Oyo, founded in the 14th century and located in the savanna to the north of the forest, gradually supplanted the older kingdom of Ife. After more than a century of struggle with nearby Borgu and Nupe, it established itself strategically as the emporium for exchanging goods from the north—rock salt, copper, textiles, leather goods, and horses—with products from the south—kola nuts, indigo, parrots, and cowries. By the 17th century it had built up a cavalry force with which it dominated people in western Yorubaland and in the dry gap to the coast; to the south, infestations of tsetse flies prevented kingdoms there from effectively utilizing horses.
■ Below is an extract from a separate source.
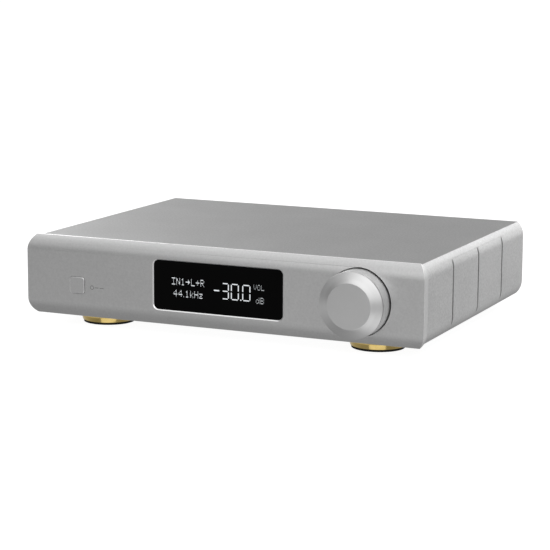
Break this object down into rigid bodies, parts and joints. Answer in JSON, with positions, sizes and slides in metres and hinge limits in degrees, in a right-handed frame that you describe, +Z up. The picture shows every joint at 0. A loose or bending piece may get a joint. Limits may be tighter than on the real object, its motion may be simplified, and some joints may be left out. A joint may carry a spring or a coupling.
{
  "type": "desktop dac",
  "caption": "Shallow silver desktop audio converter with a large volume knob, a black display window, a square button, brass feet and rear audio sockets.",
  "frame": {"origin": "on the table surface under the middle of the whole object, knob and sockets included", "axes": "+Z up, controls face -Y, rear sockets face +Y, +X to the right seen from the front"},
  "size_m": [0.2764, 0.227, 0.0599],
  "materials": {
    "anodised_panel": "fine bead-blasted silver anodising",
    "anodised_body": "fine bead-blasted silver anodising",
    "anodised_plate": "bead-blasted silver anodising",
    "anodised_knob": "turned and anodised silver",
    "anodised_button": "bead-blasted silver anodising",
    "zinc_steel": "zinc-plated sheet steel",
    "screw_steel": "black-oxide steel",
    "window_glass": "polished black glass",
    "display_black": "black display glass",
    "black_plastic": "fine moulded texture",
    "white_plastic": "moulded",
    "circuit_board": "solder mask",
    "brass_post": "turned",
    "nickel_plate": "satin nickel plate",
    "gold_plate": "gold plate",
    "fuse_ceramic": "glazed ceramic tube",
    "winding_tape": "polyester winding tape",
    "capacitor_sleeve": "shrink sleeve",
    "wire_insulation": "soft insulation",
    "brass_foot": "polished and lacquered",
    "rubber_pad": "soft matt rubber"
  },
  "bodies": {
    "root": {"front_panel": "anodised_panel", "upper_housing": "anodised_body", "bottom_plate": "anodised_plate", "rear_panel": "anodised_plate", "front_subframe": "zinc_steel", "front_panel_screws": "screw_steel", "bottom_screws": "screw_steel", "rear_panel_screws": "screw_steel", "display_window": "window_glass", "oled_panel": "display_black", "display_carrier": "black_plastic", "front_board": "circuit_board", "front_standoffs": "brass_post", "encoder_body": "nickel_plate", "encoder_nut": "zinc_steel", "button_switch": "black_plastic", "main_board": "circuit_board", "board_standoffs": "brass_post", "board_screws": "screw_steel", "xlr_out_left": "nickel_plate", "xlr_out_right": "nickel_plate", "xlr_pins_left": "gold_plate", "xlr_pins_right": "gold_plate", "rca_out_left": "gold_plate", "rca_out_right": "gold_plate", "coax_in": "gold_plate", "aes_in": "nickel_plate", "usb_socket": "nickel_plate", "optical_socket": "black_plastic", "trigger_in": "black_plastic", "trigger_out": "black_plastic", "connector_screws": "screw_steel", "power_inlet": "black_plastic", "inlet_pins": "nickel_plate", "power_transformer": "winding_tape", "transformer_bolt": "zinc_steel", "filter_capacitors": "capacitor_sleeve", "dac_shield": "zinc_steel", "front_ribbon": "white_plastic", "power_wires": "wire_insulation", "foot_front_left": "brass_foot", "foot_front_right": "brass_foot", "foot_rear_left": "brass_foot", "foot_rear_right": "brass_foot", "pad_front_left": "rubber_pad", "pad_front_right": "rubber_pad", "pad_rear_left": "rubber_pad", "pad_rear_right": "rubber_pad", "foot_screws": "screw_steel"},
    "knob_plunger": {"encoder_plunger": "black_plastic"},
    "knob": {"volume_knob": "anodised_knob", "knob_collet": "white_plastic", "encoder_shaft": "nickel_plate"},
    "select_button": {"select_button": "anodised_button", "button_switch_plunger": "white_plastic"},
    "rocker": {"power_rocker": "black_plastic"},
    "fuse_drawer": {"fuse_drawer": "black_plastic", "mains_fuse": "fuse_ceramic"},
    "aes_latch": {"aes_latch": "nickel_plate"},
    "shutter": {"optical_shutter": "black_plastic"}
  },
  "joints": [
    {"name": "knob_push", "type": "slide", "parent": "root", "child": "knob_plunger", "axis": [0, 1, 0], "range_m": [0, 0.0005], "stiffness_N_per_m": 4000, "springref_m": -0.0004},
    {"name": "knob_turn", "type": "hinge", "parent": "knob_plunger", "child": "knob", "pos_m": [0.0955, -0.098, 0.0339], "axis": [0, 1, 0], "continuous": true},
    {"name": "button_press", "type": "slide", "parent": "root", "child": "select_button", "axis": [0, 1, 0], "range_m": [0, 0.0005], "stiffness_N_per_m": 2500, "springref_m": -0.0004},
    {"name": "power_switch", "type": "hinge", "parent": "root", "child": "rocker", "pos_m": [-0.0799, 0.101, 0.034], "axis": [-1, 0, 0], "range_deg": [0, 24]},
    {"name": "fuse_drawer_slide", "type": "slide", "parent": "root", "child": "fuse_drawer", "axis": [0, 1, 0], "range_m": [0, 0.018]},
    {"name": "latch_press", "type": "slide", "parent": "root", "child": "aes_latch", "axis": [0, -1, 0], "range_m": [0, 0.0015], "stiffness_N_per_m": 1500, "springref_m": -0.0005},
    {"name": "shutter_swing", "type": "hinge", "parent": "root", "child": "shutter", "pos_m": [-0.024, 0.1032, 0.0375], "axis": [-1, 0, 0], "range_deg": [0, 80], "stiffness_Nm_per_rad": 0.002, "springref_deg": -11.46}
  ]
}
When the Portuguese arrived in the kingdom of Benin in the 15th century, they found a monarchy, dating back many centuries, with a complex structure of chiefs and palace officials presiding over a kingdom that was expanding in all directions. In time, Benin dominated not only the Edo-speaking peoples to the north and south but also the area eastward to the Niger and, along the coast, to Lagos (which the Edo now claim to have founded) and even into present-day Ghana. It also exerted considerable influence on eastern Yorubaland and maintained trading connections with Oyo. Benin art, which began to flourish in the 15th century, was characterized by naturalistic bronze sculptures and bronze door panels that covered the outside of the royal palace.